Moreover, Tim also demonstrates that throughout the course of his life JSM held to a minimal but stable theology, which he summarizes thus:

Even from a scientific point of view and without any intuitive sense or direct experience of the divine, there is still sufficient evidence to warrant the conclusion that God probably exists; God is good, but not omnipotent; the life and sayings of Christ are admirable and deserve our reverence; the immortality of the soul or an afterlife are possible but not certain; humanity’s task is to co-labour with God to subdue evil and make the world a better place; the affirmations in the previous points such as that God exists and is good cannot be proven, but it is still a reasonable act to appropriate these religious convictions imaginatively not he basis of hope.

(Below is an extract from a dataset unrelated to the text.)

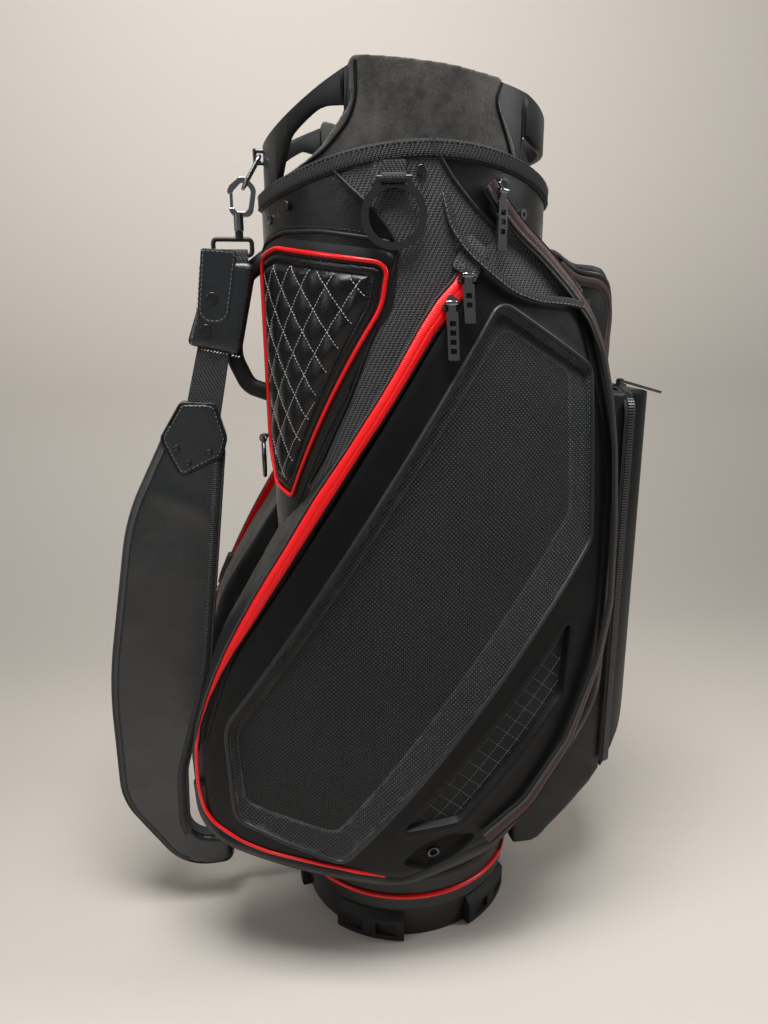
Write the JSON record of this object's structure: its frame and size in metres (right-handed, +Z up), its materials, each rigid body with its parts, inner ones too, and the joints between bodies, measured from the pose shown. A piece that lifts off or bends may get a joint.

(One of the most interesting parts of Tim’s book is his exploration of the potent role “hope” played in Mill’s moral and intellectual lexicon.) There is much more than I might comment on, especially Mill’s alliances with evangelical Christians in his campaign for the rights of women — his rationalist friends were generally cold to this idea — and the interestingly varied religious beliefs of his family, but I will just strongly suggest that you read the book. Its subtitle is “A Secular Life,” and JSM’s life was indeed secular, but not in a modern sense. As Tim puts it, in the Victorian era, even for atheists “the sea of faith was full and all around.”